資産運用において最も重要なのは、資産全体をどのように配分するかというアセットアロケーションです。最適なアセットアロケーションというのは、人それぞれ異なります。

資産運用で最も大切なアセットアロケーションを決定する要因

アセットアロケーションを決定する際にポイントとなるのは、運用目的とリスク許容度です。

資産運用の目的は人それぞれです。資産を増やしたい人もいれば、今保有している資産を減らさず守りたい人もいます。

また、資産承継のような次世代への移行をスムーズに行いたいといったニーズも出てきます。それぞれの目的によって資産の配分比率が変わります。

また、もう1つの決定要因であるリスク許容度は、個人の属性によって変わってきます。年齢、家族構成、ライフスタイル、リスクに対する考え方などが決定要因となります。

それらと並び、資産規模と年収がリスク許容度に大きな影響を与えます。

資産規模と年収によって基本の投資スタイルが変わってくる

資産規模が大きくなれば、より大きなリスクを取ることができるようになります。また、価格の高い不動産のような資産でも、1,000万円程度の資産を持っていれば、購入できるようになります。

また、お金を借りて不動産投資ができる目安は、年収が500万円程度で安定した仕事を持っている人になります。

この収入条件を満たす人は、金融資産で運用することもできますし、自己資金が少なくてもお金を借りて不動産投資を始めることができます。

このことから、資産運用のやり方を決める分かれ目は、「資産1,000万円」と「年収500万円」が目安になることがわかります。

そこで、この「資産1,000万円」と「年収500万円」という2つの基準でマトリックスを考え、4つのタイプに分けてアセットアロケーションの基本戦略を作ってみました。

タイプ1:年収500万円未満 資産1,000万円未満

収入の制約により借入が難しいため、自分が持っている資産だけで資産運用をすることになります。

金融資産は投資信託を中心に分散投資し、毎月の積み立てを使って定期的に元本を追加していくのが良いでしょう。

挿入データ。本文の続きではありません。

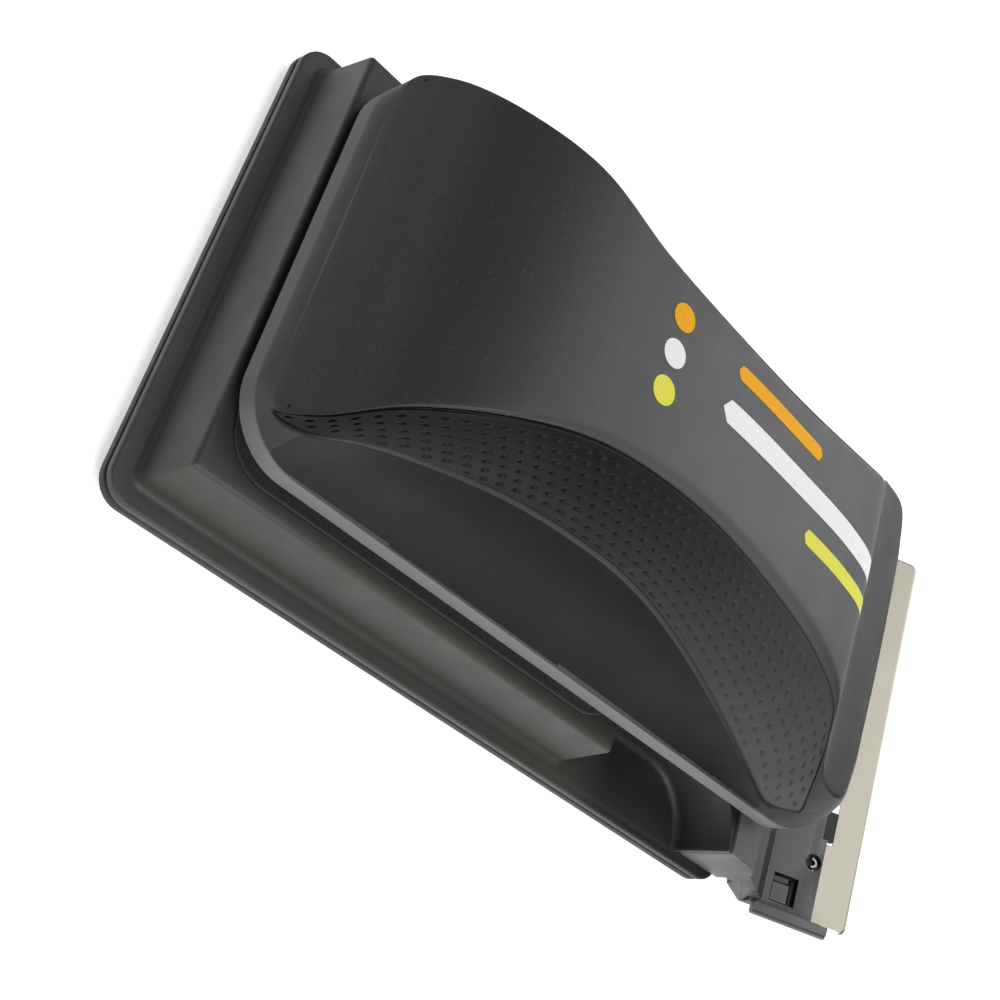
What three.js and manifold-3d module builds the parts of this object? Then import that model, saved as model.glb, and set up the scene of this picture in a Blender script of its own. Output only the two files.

その際には、税制優遇のあるNISAやiDeCoを積極的に活用していきましょう。

ネット証券で日本、先進国、新興国の株式にそれぞれ投資する低コストのインデックスファンドを組み合わせるのが基本です。株式への資産比率をどの程度にするかは、リスク許容度から調整していきます。

タイプ2:年収500万円未満 資産1,000万円以上

こちらも借り入れは難しいため、タイプ1と同じように金融資産を中心に資産運用を行うのが基本です。

ただし、まとまった資産を使って不動産を現金購入し、金融資産と組み合わせることも可能です。

その場合、国内不動産と外貨建ての投資信託を組み合わせ、資産全体に占める外貨比率は50%を目標に設定することが大切です。

タイプ3:年収500万円以上 資産1,000万円未満

金融資産が少なくても年収が高ければ、「お金を借りる力」を使って不動産投資を積極的に行うことができます。

ただし不動産だけに資産を過度に集中させることなく、金融資産の組み合わせ全体のバランスを考えた投資を行っていくことが大切です。借り入れ金額が大きくなると、ポートフォリオ全体のリスクが大きくなるからです。

年収が高くてもリスク許容度の小さい人は、敢えてお金を借りないで、タイプ1と同じような運用スタイルにする選択肢もあります。

タイプ4:年収500万円以上 資産1,000万円以上

自分の資産と借り入れによる資金調達を自由に組み合わせ、理想のポートフォリオを作ることが可能です。

借り入れによって保有資産の数倍の投資を行うこともできますし、現金のみでポートフォリオを構築し、リスクを抑えることも選択可能です。

資産と年収が大きくなると資産運用の選択肢が広がっていく

4つのタイプからわかるように、資産規模や年収が大きくなれば、資産運用の選択肢は広がっていきます。しかし、資産も年収も不十分という人であっても、金融資産の積立を早く始めれば、成果に繋げることができます。

借り入れが可能だからといって、お金を借りなければならないわけではありません。同じ資産規模や収入でも、投資の目的やリスク許容度によって投資方法は変わってきます。

借り入れをどこまで行うか全体のリスクから考え、不動産と金融資産のバランスを考えていけば良いのです。

まずは自分がどのタイプに当てはまるのかを確認し、次に投資目的とリスク許容度を確認しながら、自分に合った資産運用の方法を実践していきましょう。